Unfortunately, its not good news on every front. And when it comes to ending child labour, I’ve got some pretty bad news.

The 2019 Child Labour Index has been released, and the findings are concerning…

“Progress on ending child labour is flatlining in the world’s manufacturing hubs… despite high levels of economic growth and improvements on poverty and education, progress on child labour has stalled in the manufacturing countries most entwined with global supply chains.

 – Child Labour Index 2019.

According to the latest annual Child Labour Index – which assesses 198 countries on the risks of child labour – manufacturing hubs like China, India, Bangladesh, Vietnam, and Cambodia have registered no tangible improvement on this issue since 2016.

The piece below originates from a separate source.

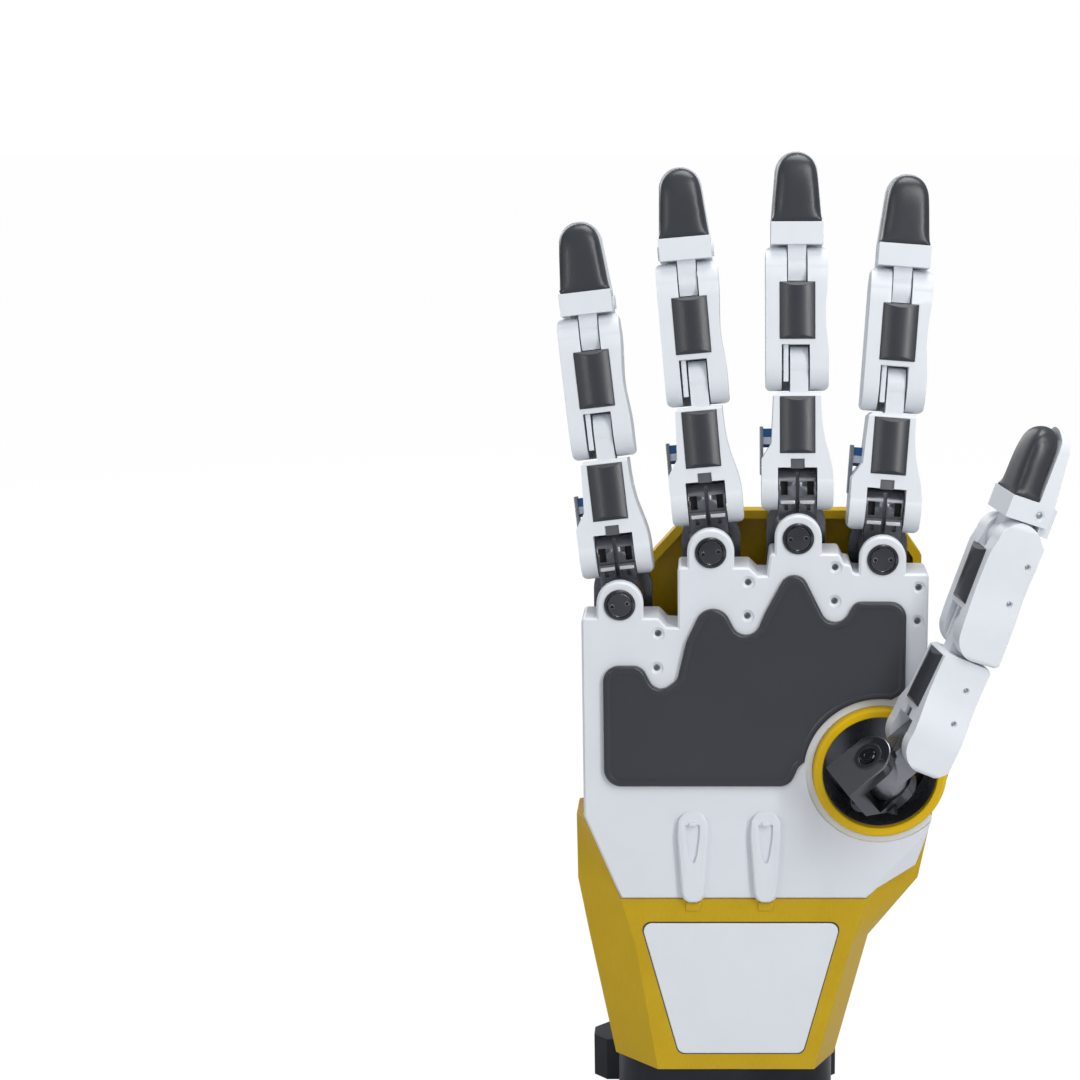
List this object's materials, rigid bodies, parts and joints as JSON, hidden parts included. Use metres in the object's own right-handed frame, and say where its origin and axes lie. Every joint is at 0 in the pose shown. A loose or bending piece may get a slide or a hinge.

This news should concern us. In a world that is making enormous strides towards ending poverty and exploitation, the pace is slowing when it comes to ending child labour – a practice that affects around 152 million children worldwide.[1] And as consumers, we can’t escape the fact that we are intimately connected to the problem through the products we buy.

Including our clothes.

The countries mentioned above produce the majority of the world’s clothing. China alone produces 36.4% of the global share of clothing exports, with India, Bangladesh, Vietnam, and Cambodia featuring in the world’s top eight exporters. From our research into the supply chains of Australian fashion brands, we know that these are also among the most popular sourcing countries for the Australian garment industry.

We also know that China and India are two of the world’s major cotton producers – a high risk industry for child labour. It is in these early (or raw materials) stages of the supply chain, which often sit outside the purview of companies, that the risks of child labour are both higher and least likely to be remediated.

We cannot escape the fact that in the countries that most of our clothing is coming from, child labour remains rampant.

I don’t like being the bearer of bad news. So fortunately, I have some good news as well…

Good News: Australian fashion brands are making progress on traceability

In the 2019 Ethical Fashion Report, we found that 48% of Australian fashion companies are working to trace where their raw materials come from, up from just 17% in 2013. And 81% of companies are working to trace where their fabrics come from, up from just 49% in 2013.

This is significant progress. And it is important. Because if companies don’t know where their clothing is being made, there is no way for them to know whether child or forced labour is occurring in their supply chain. An important step towards addressing child labour, is for companies to know which facilities are responsible for the production of their goods so that they can adequately monitor working conditions.

Good News: Australia now has a Modern Slavery Act

After years of advocacy from civil society groups, including Baptist World Aid and our coalition partner, Be Slavery Free (formerly Stop the Traffik), Australia now has a federal Modern Slavery Act. This is a welcome first step in addressing transparency and exploitation in corporate supply chains.

The Modern Slavery Act, which became effective on 1 January 2019, requires entities that are either based, or operating, in Australia, and have an annual consolidated revenue of more than $100 million, to report annually on the risks of modern slavery in their operations and supply chains. This includes reporting on the risks of the worst forms of child labour. This annual report, known as a ‘Modern Slavery Statement’, must list the actions a company has taken to assess and address those risks, as well as gauge the quality of the company’s response. This statement must be approved by the company’s Board of Directors, or an equivalent, and signed by a Company Director. Once submitted, this statement will be made publicly available on a central repository known as the ‘Modern Slavery Statements Register’.

The Act isn’t perfect. But it is has the potential to have an enormous impact on ending child and forced labour, as large companies are required to investigate the risks of exploitation throughout their supply chains.

Good News: You have a role to play

You and I can play our part, as consumers, in ending child labour. You should continue to preference those companies doing the most to uphold the rights of workers in their supply chains and call on those that aren’t to do better.

Companies listen when consumers speak.

Time and time again, we hear of brands telling us that the reason they have made such significant strides towards ending child and forced labour in their supply chains is because of public pressure and consumer advocacy. So, let’s keep demanding to know where our clothes are being made; who they are being made by; and under what conditions those workers are labouring.

When it comes to progress on ending child labour – there’s bad news and good news.

My encouragement is for us to confront the bad and be part of ushering in the good.